C’est le vent de la lumière, venu de l’ouest, et qui va dans la direction des ombres. Lalla entend, comme autrefois, le bruit de la lumière crépitant sur l’asphalte, le bruit long des reflets sur les vitres, tous les craquements de braise. Où est-elle ? Il y a tant de lumière qu’elle est comme isolée au centre d’un réseau d’aiguilles. Peut-être qu’elle marche maintenant sur l’immense étendue de pierres et de sable, là où attend le Hartani, au centre du désert ? Peut-être qu’elle rêve en marchant, à cause de la lumière et du vent, et que la grande ville va bientôt se dissoudre, s’évaporer dans la chaleur du soleil levant, après la terrible nuit ?
À l’angle d’une rue, près de l’escalier qui conduit à la gare, Radicz le mendiant est debout devant elle. Son visage est fatigué et anxieux, et Lalla a du mal à le reconnaître, parce que le jeune garçon est devenu semblable à un homme. Il porte des habits que Lalla ne connaît pas, un complet veston marron qui flotte sur son corps osseux, et de grandes chaussures de cuir noir qui doivent blesser ses pieds nus.
Lalla voudrait lui parler, lui dire que Monsieur Ceresola est mort, et qu’elle ne retournera plus jamais travailler à l’hôtel Sainte-Blanche, ni dans aucune de ces chambres où la mort peut venir à chaque instant, et vous transformer en masque de cire ; mais il y a trop de vent et trop de bruit pour parler, alors elle montre à Radicz la poignée de billets de banque tout froissés dans sa main.
« Regarde ! »
Radicz ouvre de grands yeux, mais il ne pose pas de questions. Peut-être qu’il croit que Lalla a volé cet argent, ou pire encore.

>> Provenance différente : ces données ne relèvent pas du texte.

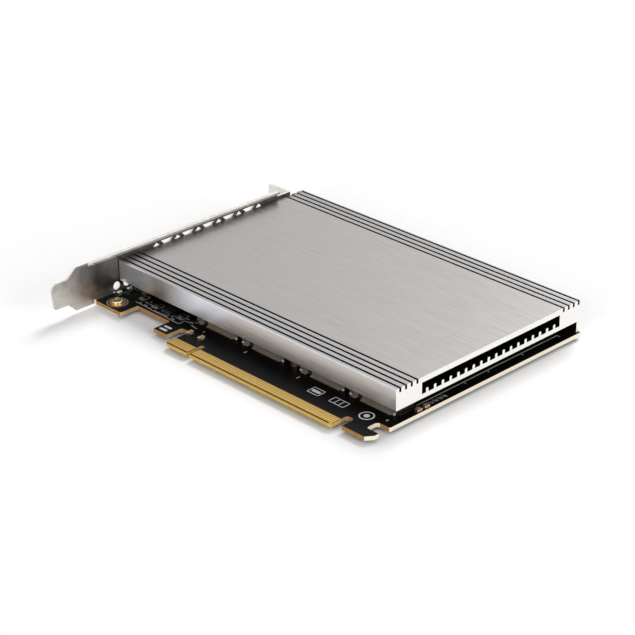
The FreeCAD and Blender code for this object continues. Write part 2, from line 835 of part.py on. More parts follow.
def make_chips():
    """The clock chip with its leads, the power regulator and its coil."""
    clock = new_body("clock_chip")
    half_length = D.clock_length / 2
    half_width = D.clock_width / 2
    sketch = new_sketch(clock, "XY_Plane", D.clock_lift)
    draw_box(sketch, D.clock_x - half_length, D.clock_y - half_width,
             D.clock_x + half_length, D.clock_y + half_width)
    pad(clock, sketch, D.clock_height)

    leads = new_body("clock_chip_leads")
    half_lead = D.clock_lead_width / 2
    sheet_thickness = D.clock_lead_sheet
    first = D.clock_x - (D.clock_lead_count - 1) * D.clock_lead_pitch / 2
    for side in (-1, 1):
        wall = D.clock_y + side * half_width
        toe = wall + side * D.clock_lead_length
        knee = wall + side * D.clock_lead_length / 2
        section = new_sketch(leads, "YZ_Plane", first - half_lead)
        draw_outline(section, [
            (toe, 0),
            (toe, sheet_thickness),
            (knee, sheet_thickness),
            (knee, D.clock_lead_height + sheet_thickness),
            (wall, D.clock_lead_height + sheet_thickness),
            (wall, D.clock_lead_height),
            (knee - side * sheet_thickness, D.clock_lead_height),
            (knee - side * sheet_thickness, 0),
        ])
        lead = pad(leads, section, D.clock_lead_width)
        repeat(leads, lead, section, "N_Axis", D.clock_lead_pitch, D.clock_lead_count)

    make_block("power_regulator", D.regulator_x, D.regulator_y,
               D.regulator_side, 0, D.regulator_height)
    coil = make_block("power_coil", D.coil_x, D.coil_y, D.coil_side, D.coil_foot, D.coil_height)
    half_side = D.coil_side / 2
    corners = [(D.coil_x + one * half_side, D.coil_y + other * half_side)
               for one in (-1, 1) for other in (-1, 1)]
    round_edges(coil, 2, corners, D.coil_corner_radius)
    feet = new_body("power_coil_feet")
    sketch = new_sketch(feet, "XY_Plane", 0)
    for side in (-1, 1):
        outer = D.coil_x + side * half_side
        draw_between(sketch, outer, outer - side * D.coil_foot_reach,
                     D.coil_y - D.coil_foot_width / 2, D.coil_y + D.coil_foot_width / 2)
    pad(feet, sketch, D.coil_foot)


def make_block(label, across, up, side, low, high):
    """A square block on the board."""
    body = new_body(label)
    sketch = new_sketch(body, "XY_Plane", low)
    half = side / 2
    draw_box(sketch, across - half, up - half, across + half, up + half)
    pad(body, sketch, high - low)
    return body


def make_two_ended(name, places, length, width, height, end):
    """Capacitors or resistors: bodies in one node and their metal ends in another.

    Each place is a middle and a direction, X or Y, that the piece lies along.
    """
    bodies = new_body(name + "_bodies")
    ends = new_body(name + "_ends")
    middles = new_sketch(bodies, "XY_Plane", 0)
    caps = new_sketch(ends, "XY_Plane", 0)
    half, half_width = length / 2, width / 2
    for across, up, along in places:
        if along == "X":
            draw_box(middles, across - half + end, up - half_width,
                     across + half - end, up + half_width)
            draw_box(caps, across - half, up - half_width, across - half + end, up + half_width)
            draw_box(caps, across + half - end, up - half_width, across + half, up + half_width)
        else:
            draw_box(middles, across - half_width, up - half + end,
                     across + half_width, up + half - end)
            draw_box(caps, across - half_width, up - half, across + half_width, up - half + end)
            draw_box(caps, across - half_width, up + half - end, across + half_width, up + half)
    pad(bodies, middles, height)
    pad(ends, caps, height)


def make_small_parts():
    """Capacitors by the contacts, the right edge and the coil, and resistors by the lights."""
    side_row = D.board_right - D.side_capacitor_inset
    side_first = D.socket_back + D.side_capacitor_rise
    finger_row = D.board_lower_edge - D.finger_capacitor_inset
    finger_first = D.finger_left + D.finger_capacitor_near
    beside_coil = D.coil_x + D.coil_side / 2 + D.coil_capacitor_gap
    half_apart = D.coil_capacitor_apart / 2
    capacitors = [
        (finger_first, finger_row, "Y"),
        (finger_first + D.finger_capacitor_apart, finger_row, "Y"),
        (side_row, side_first, "Y"),
        (side_row, side_first + D.side_capacitor_apart, "Y"),
        (beside_coil, D.coil_y - half_apart, "Y"),
        (beside_coil, D.coil_y + half_apart, "Y"),
    ]
    make_two_ended("capacitor", capacitors, D.capacitor_length, D.capacitor_width,
                   D.capacitor_height, D.capacitor_end)
    behind_lights = D.board_left + D.light_gap + D.light_depth + D.resistor_length
    lights = [D.window_first + step * D.window_pitch for step in range(DRIVING["window_count"])]
    left_of_clock = D.clock_x - D.clock_length / 2 - D.clock_resistor_left
    right_of_clock = D.clock_x + D.clock_length / 2 + D.clock_resistor_right
    low_row = D.clock_y - D.clock_resistor_low
    resistors = [(behind_lights, up, "X") for up in lights]
    resistors += [
        (left_of_clock, low_row, "Y"),
        (left_of_clock - D.clock_resistor_apart, low_row, "Y"),
        (right_of_clock, low_row, "X"),
        (right_of_clock, low_row + D.clock_resistor_apart, "X"),
    ]
    make_two_ended("resistor", resistors, D.resistor_length, D.resistor_width,
                   D.resistor_height, D.resistor_end)


def write_parts():
    """Check every object, then write each body to a file named after it."""
    doc.recompute()
    for item in doc.Objects:
        if "Invalid" in item.State or "Error" in item.State:
            raise RuntimeError("%s is %s" % (item.Label, item.State))
    bodies = [item for item in doc.Objects if item.TypeId == "PartDesign::Body"]
    for body in bodies:
        if body.Shape.isNull() or not body.Shape.isValid():
            raise RuntimeError("%s has no valid shape" % body.Label)
    os.makedirs("parts", exist_ok=True)
    for body in bodies:
        body.Shape.exportStep(os.path.join("parts", body.Label + ".step"))
        print(body.Label, len(body.Shape.Solids), "solids", round(body.Shape.Volume, 2), "mm3")


make_board()
make_contacts("edge_contacts_top", size(0))
make_contacts("edge_contacts_under", BOARD_UNDER - D.contact_thickness)
make_bracket()
make_heatsink()
make_fasteners()
for number, middle in enumerate(SOCKETS, start=1):
    make_socket(number, middle)
    make_socket_contacts(number, middle)
    make_pad(number, middle)
make_solder_tabs()
make_lights()
make_chips()
make_small_parts()
write_parts()
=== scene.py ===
import math

import bmesh
import bpy
from mathutils import Matrix, Vector


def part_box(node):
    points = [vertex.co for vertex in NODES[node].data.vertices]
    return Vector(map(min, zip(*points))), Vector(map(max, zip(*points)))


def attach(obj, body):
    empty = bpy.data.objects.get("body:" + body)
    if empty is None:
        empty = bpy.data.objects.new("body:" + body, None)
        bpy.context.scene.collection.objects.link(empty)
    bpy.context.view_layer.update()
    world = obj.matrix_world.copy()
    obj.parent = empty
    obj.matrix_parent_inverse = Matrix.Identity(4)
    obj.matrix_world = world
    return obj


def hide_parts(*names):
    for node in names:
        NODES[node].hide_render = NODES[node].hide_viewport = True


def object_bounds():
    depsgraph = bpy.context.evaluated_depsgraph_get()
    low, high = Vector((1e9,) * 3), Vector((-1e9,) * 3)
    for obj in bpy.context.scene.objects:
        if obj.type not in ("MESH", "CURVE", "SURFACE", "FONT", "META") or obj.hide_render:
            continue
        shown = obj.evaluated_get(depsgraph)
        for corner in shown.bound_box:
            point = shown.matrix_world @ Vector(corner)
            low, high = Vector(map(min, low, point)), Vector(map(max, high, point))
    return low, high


# The finish of an adapter card for four solid state modules: a black circuit board with gold edge
# contacts, a brushed aluminium heatsink over it and a galvanised steel bracket at its end.
# Metres, in the frame of the CAD part: X along the board away from the bracket, Y from the contact edge to
# the board's far edge, Z out of the component side. Lengths given to the helpers are in millimetres.

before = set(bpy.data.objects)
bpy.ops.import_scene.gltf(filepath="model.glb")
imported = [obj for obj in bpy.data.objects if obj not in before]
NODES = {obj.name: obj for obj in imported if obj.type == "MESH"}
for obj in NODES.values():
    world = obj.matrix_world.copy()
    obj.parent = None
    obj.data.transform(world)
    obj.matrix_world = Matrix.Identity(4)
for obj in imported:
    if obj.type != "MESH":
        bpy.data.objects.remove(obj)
CAD_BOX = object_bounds()
MM = 0.001


# ---------------------------------------------------------------- places on the card

def box_of(name):
    """A CAD node's lowest and highest corners, in millimetres."""
    low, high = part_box(name)
    return low / MM, high / MM


def solids_of(name):
    """The corners of each separate solid of a CAD node, in millimetres, from left to right."""
    mesh = NODES[name].data
    parent = {}

    def root_of(corner):
        while parent[corner] != corner:
            corner = parent[corner]
        return corner

    for face in mesh.polygons:
        places = [mesh.vertices[index].co for index in face.vertices]
        corners = [tuple(round(value / MM, 4) for value in place) for place in places]
        for corner in corners:
            parent.setdefault(corner, corner)
        for corner in corners[1:]:
            parent[root_of(corner)] = root_of(corners[0])
    groups = {}
    for corner in parent:
        groups.setdefault(root_of(corner), []).append(corner)
    boxes = []
    for corners in groups.values():
        low = Vector([min(corner[axis] for corner in corners) for axis in range(3)])
        high = Vector([max(corner[axis] for corner in corners) for axis in range(3)])
        boxes.append((low, high))
    return sorted(boxes, key=lambda box: (round(box[0].x, 2), round(box[0].y, 2)))


def middles_of(name):
    """The middle of each separate solid of a CAD node, across and up the board, in millimetres."""
    return [((low.x + high.x) / 2, (low.y + high.y) / 2) for low, high in solids_of(name)]


BOARD_UNDERSIDE = box_of("board")[0].z
SINK_LEFT = box_of("heatsink")[0].x
BAYS = "1234"
BAY_MIDDLES = [sum(corner.x for corner in box_of("m2_socket_" + bay)) / 2 for bay in BAYS]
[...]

Lalla remet les billets dans la poche de son manteau. C’est tout ce qui reste de ces jours passés dans la noirceur de l’hôtel, à frotter les linos avec la brosse en chiendent, et à balayer les chambres grises qui sentent la sueur et le tabac. Quand elle a dit au patron de l’hôtel qu’elle s’en allait, lui non plus n’a rien dit. Il est sorti de son vieux lit jamais fait, et il est allé jusqu’au coffre-fort, au fond de sa pièce. Il a pris l’argent, il l’a compté, et il a ajouté une semaine d’avance, et il a donné tout ça à Lalla, puis il est allé se recoucher sans rien dire de plus. Il a fait tout ça sans se presser, en pyjama, avec ses joues mal rasées et ses cheveux sales, et ensuite il a repris la lecture de son journal, comme si rien d’autre n’avait d’importance.
Alors, maintenant, Lalla est ivre de liberté. Elle regarde tout autour d’elle, les murs, les fenêtres, les autos, les gens, comme s’ils étaient des formes seulement, des images, des fantômes, que le vent et la lumière allaient balayer.
Radicz a l’air si malheureux que Lalla a pitié de lui.
« Viens ! » Elle entraîne le jeune garçon par la main, à travers les remous de la foule. Ensemble ils entrent dans un magasin très grand, où brille la lumière, pas la belle lumière du soleil, mais une lueur blanche et dure, que renvoient les quantités de miroirs. Mais cette lueur enivre aussi, elle étourdit et aveugle. Avec Radicz qui titube un peu derrière elle, Lalla traverse la région des parfums, des cosmétiques, des perruques, des savonnettes. Elle s’arrête un peu partout, elle achète plusieurs savons de toutes les couleurs, qu’elle fait sentir à Radicz. Puis des petits flacons de parfum, qu’elle respire un instant en marchant le long des allées, et cela fait tourner la tête, jusqu’à l’écœurement. Rouges à lèvres, verts à paupières, noirs, ocres, fonds de teint, brillantines, crèmes, faux cils, fausses mèches, Lalla se fait montrer tout cela, et elle le montre à Radicz, qui ne dit rien ; puis elle choisit longuement une petite bouteille carrée de vernis à ongle couleur de brique, et un tube de rouge à lèvres écarlate.